» **Task objective**
All of the material below is to be repeated exactly.

» **Raw data**
------

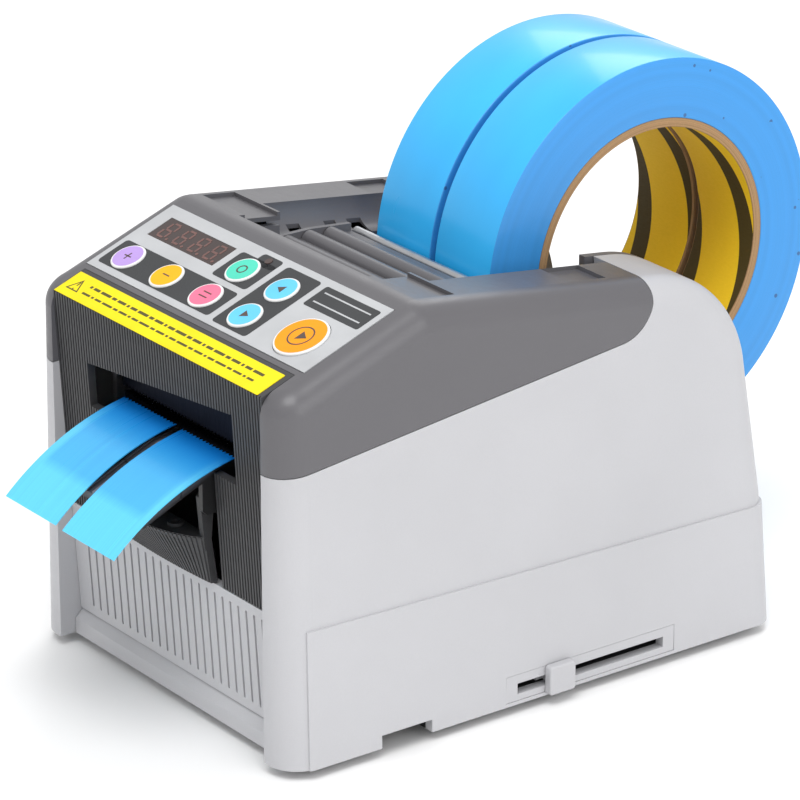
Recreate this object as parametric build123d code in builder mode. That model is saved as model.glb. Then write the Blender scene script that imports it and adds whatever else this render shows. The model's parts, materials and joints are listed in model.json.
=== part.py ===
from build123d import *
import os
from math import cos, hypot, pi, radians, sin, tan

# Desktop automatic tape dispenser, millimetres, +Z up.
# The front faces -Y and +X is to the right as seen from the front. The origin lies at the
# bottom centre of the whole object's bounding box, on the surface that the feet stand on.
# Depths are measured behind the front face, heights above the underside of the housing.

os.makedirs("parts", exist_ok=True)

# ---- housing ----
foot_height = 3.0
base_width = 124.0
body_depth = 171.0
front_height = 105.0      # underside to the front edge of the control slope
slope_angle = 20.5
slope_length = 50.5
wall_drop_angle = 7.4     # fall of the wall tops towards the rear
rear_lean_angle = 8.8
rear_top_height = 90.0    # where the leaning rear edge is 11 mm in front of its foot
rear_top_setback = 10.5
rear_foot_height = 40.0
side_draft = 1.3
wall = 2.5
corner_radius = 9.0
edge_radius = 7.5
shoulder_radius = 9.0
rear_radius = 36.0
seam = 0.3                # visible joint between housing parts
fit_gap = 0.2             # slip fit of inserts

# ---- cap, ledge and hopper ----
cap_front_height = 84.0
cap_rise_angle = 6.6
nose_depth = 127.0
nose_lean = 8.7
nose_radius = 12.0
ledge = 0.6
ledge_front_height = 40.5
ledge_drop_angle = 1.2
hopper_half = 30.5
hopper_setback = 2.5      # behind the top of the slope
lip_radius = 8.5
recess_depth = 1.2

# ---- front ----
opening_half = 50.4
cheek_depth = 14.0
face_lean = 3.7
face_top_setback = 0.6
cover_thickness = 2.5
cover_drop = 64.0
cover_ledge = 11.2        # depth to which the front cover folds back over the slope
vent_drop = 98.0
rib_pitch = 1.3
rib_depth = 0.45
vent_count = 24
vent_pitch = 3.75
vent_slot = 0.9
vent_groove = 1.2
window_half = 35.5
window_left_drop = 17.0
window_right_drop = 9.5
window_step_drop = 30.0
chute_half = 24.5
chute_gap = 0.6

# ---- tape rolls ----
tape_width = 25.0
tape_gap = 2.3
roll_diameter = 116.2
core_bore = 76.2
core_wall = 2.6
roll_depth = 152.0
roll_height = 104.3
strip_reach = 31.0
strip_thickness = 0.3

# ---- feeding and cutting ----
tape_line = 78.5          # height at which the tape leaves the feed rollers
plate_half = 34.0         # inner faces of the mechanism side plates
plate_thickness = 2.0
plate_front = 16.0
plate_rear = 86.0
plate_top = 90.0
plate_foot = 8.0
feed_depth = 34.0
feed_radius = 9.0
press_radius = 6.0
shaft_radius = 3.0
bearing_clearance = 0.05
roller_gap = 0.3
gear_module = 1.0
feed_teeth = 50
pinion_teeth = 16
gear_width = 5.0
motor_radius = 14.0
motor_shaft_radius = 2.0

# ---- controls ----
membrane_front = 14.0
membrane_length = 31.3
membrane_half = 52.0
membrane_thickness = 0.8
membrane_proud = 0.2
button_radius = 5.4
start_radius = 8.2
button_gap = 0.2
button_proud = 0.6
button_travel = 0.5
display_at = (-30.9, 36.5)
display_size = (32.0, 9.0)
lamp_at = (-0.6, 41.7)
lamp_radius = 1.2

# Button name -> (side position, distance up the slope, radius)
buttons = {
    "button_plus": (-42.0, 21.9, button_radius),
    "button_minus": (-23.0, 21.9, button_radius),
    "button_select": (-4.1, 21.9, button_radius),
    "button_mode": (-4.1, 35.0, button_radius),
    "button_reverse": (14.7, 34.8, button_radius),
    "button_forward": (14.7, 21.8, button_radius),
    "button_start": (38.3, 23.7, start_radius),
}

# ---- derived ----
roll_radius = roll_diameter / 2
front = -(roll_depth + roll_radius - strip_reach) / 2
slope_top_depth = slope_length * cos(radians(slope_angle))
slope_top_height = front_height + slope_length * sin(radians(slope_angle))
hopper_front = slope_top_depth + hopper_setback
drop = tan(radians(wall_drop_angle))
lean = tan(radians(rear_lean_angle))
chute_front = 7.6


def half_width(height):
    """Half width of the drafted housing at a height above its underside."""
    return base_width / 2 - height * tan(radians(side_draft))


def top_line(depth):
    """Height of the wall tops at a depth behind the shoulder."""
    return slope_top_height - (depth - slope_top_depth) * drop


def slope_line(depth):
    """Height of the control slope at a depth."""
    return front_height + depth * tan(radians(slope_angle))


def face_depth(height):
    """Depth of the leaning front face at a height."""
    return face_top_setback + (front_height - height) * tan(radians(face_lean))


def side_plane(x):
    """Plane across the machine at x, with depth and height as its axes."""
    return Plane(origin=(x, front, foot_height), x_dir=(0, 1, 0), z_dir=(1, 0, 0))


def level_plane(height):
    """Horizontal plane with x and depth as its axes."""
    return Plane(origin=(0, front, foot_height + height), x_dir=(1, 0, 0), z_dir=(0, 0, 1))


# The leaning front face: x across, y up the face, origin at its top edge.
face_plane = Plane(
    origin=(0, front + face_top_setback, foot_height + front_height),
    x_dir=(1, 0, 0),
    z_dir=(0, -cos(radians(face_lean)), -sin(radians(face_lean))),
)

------

» **Result for this task**
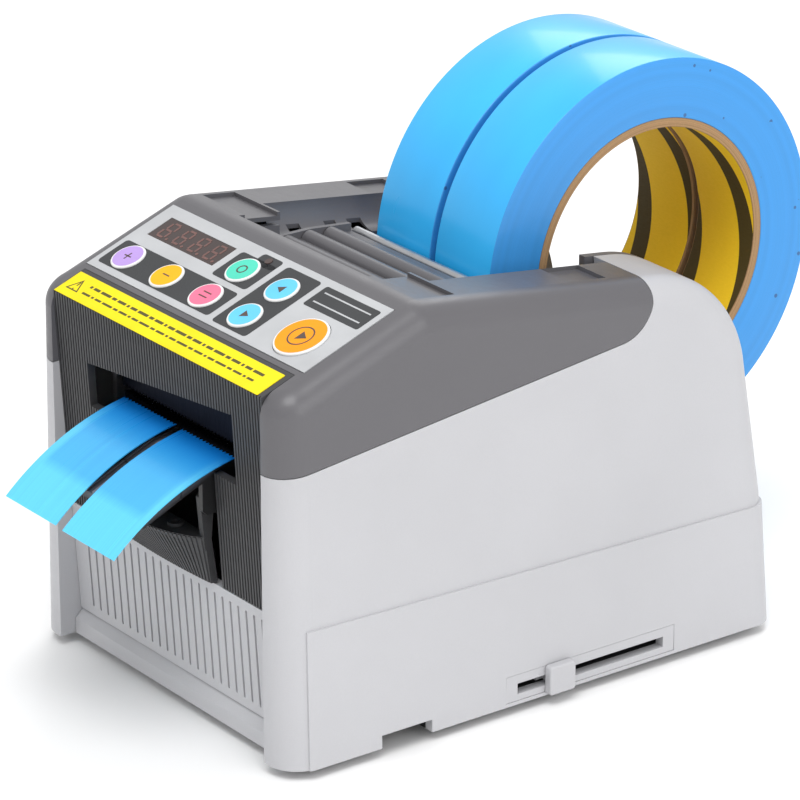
Recreate this object as parametric build123d code in builder mode. That model is saved as model.glb. Then write the Blender scene script that imports it and adds whatever else this render shows. The model's parts, materials and joints are listed in model.json.
=== part.py ===
from build123d import *
import os
from math import cos, hypot, pi, radians, sin, tan

# Desktop automatic tape dispenser, millimetres, +Z up.
# The front faces -Y and +X is to the right as seen from the front. The origin lies at the
# bottom centre of the whole object's bounding box, on the surface that the feet stand on.
# Depths are measured behind the front face, heights above the underside of the housing.

os.makedirs("parts", exist_ok=True)

# ---- housing ----
foot_height = 3.0
base_width = 124.0
body_depth = 171.0
front_height = 105.0      # underside to the front edge of the control slope
slope_angle = 20.5
slope_length = 50.5
wall_drop_angle = 7.4     # fall of the wall tops towards the rear
rear_lean_angle = 8.8
rear_top_height = 90.0    # where the leaning rear edge is 11 mm in front of its foot
rear_top_setback = 10.5
rear_foot_height = 40.0
side_draft = 1.3
wall = 2.5
corner_radius = 9.0
edge_radius = 7.5
shoulder_radius = 9.0
rear_radius = 36.0
seam = 0.3                # visible joint between housing parts
fit_gap = 0.2             # slip fit of inserts

# ---- cap, ledge and hopper ----
cap_front_height = 84.0
cap_rise_angle = 6.6
nose_depth = 127.0
nose_lean = 8.7
nose_radius = 12.0
ledge = 0.6
ledge_front_height = 40.5
ledge_drop_angle = 1.2
hopper_half = 30.5
hopper_setback = 2.5      # behind the top of the slope
lip_radius = 8.5
recess_depth = 1.2

# ---- front ----
opening_half = 50.4
cheek_depth = 14.0
face_lean = 3.7
face_top_setback = 0.6
cover_thickness = 2.5
cover_drop = 64.0
cover_ledge = 11.2        # depth to which the front cover folds back over the slope
vent_drop = 98.0
rib_pitch = 1.3
rib_depth = 0.45
vent_count = 24
vent_pitch = 3.75
vent_slot = 0.9
vent_groove = 1.2
window_half = 35.5
window_left_drop = 17.0
window_right_drop = 9.5
window_step_drop = 30.0
chute_half = 24.5
chute_gap = 0.6

# ---- tape rolls ----
tape_width = 25.0
tape_gap = 2.3
roll_diameter = 116.2
core_bore = 76.2
core_wall = 2.6
roll_depth = 152.0
roll_height = 104.3
strip_reach = 31.0
strip_thickness = 0.3

# ---- feeding and cutting ----
tape_line = 78.5          # height at which the tape leaves the feed rollers
plate_half = 34.0         # inner faces of the mechanism side plates
plate_thickness = 2.0
plate_front = 16.0
plate_rear = 86.0
plate_top = 90.0
plate_foot = 8.0
feed_depth = 34.0
feed_radius = 9.0
press_radius = 6.0
shaft_radius = 3.0
bearing_clearance = 0.05
roller_gap = 0.3
gear_module = 1.0
feed_teeth = 50
pinion_teeth = 16
gear_width = 5.0
motor_radius = 14.0
motor_shaft_radius = 2.0

# ---- controls ----
membrane_front = 14.0
membrane_length = 31.3
membrane_half = 52.0
membrane_thickness = 0.8
membrane_proud = 0.2
button_radius = 5.4
start_radius = 8.2
button_gap = 0.2
button_proud = 0.6
button_travel = 0.5
display_at = (-30.9, 36.5)
display_size = (32.0, 9.0)
lamp_at = (-0.6, 41.7)
lamp_radius = 1.2

# Button name -> (side position, distance up the slope, radius)
buttons = {
    "button_plus": (-42.0, 21.9, button_radius),
    "button_minus": (-23.0, 21.9, button_radius),
    "button_select": (-4.1, 21.9, button_radius),
    "button_mode": (-4.1, 35.0, button_radius),
    "button_reverse": (14.7, 34.8, button_radius),
    "button_forward": (14.7, 21.8, button_radius),
    "button_start": (38.3, 23.7, start_radius),
}

# ---- derived ----
roll_radius = roll_diameter / 2
front = -(roll_depth + roll_radius - strip_reach) / 2
slope_top_depth = slope_length * cos(radians(slope_angle))
slope_top_height = front_height + slope_length * sin(radians(slope_angle))
hopper_front = slope_top_depth + hopper_setback
drop = tan(radians(wall_drop_angle))
lean = tan(radians(rear_lean_angle))
chute_front = 7.6


def half_width(height):
    """Half width of the drafted housing at a height above its underside."""
    return base_width / 2 - height * tan(radians(side_draft))


def top_line(depth):
    """Height of the wall tops at a depth behind the shoulder."""
    return slope_top_height - (depth - slope_top_depth) * drop


def slope_line(depth):
    """Height of the control slope at a depth."""
    return front_height + depth * tan(radians(slope_angle))


def face_depth(height):
    """Depth of the leaning front face at a height."""
    return face_top_setback + (front_height - height) * tan(radians(face_lean))


def side_plane(x):
    """Plane across the machine at x, with depth and height as its axes."""
    return Plane(origin=(x, front, foot_height), x_dir=(0, 1, 0), z_dir=(1, 0, 0))


def level_plane(height):
    """Horizontal plane with x and depth as its axes."""
    return Plane(origin=(0, front, foot_height + height), x_dir=(1, 0, 0), z_dir=(0, 0, 1))


# The leaning front face: x across, y up the face, origin at its top edge.
face_plane = Plane(
    origin=(0, front + face_top_setback, foot_height + front_height),
    x_dir=(1, 0, 0),
    z_dir=(0, -cos(radians(face_lean)), -sin(radians(face_lean))),
)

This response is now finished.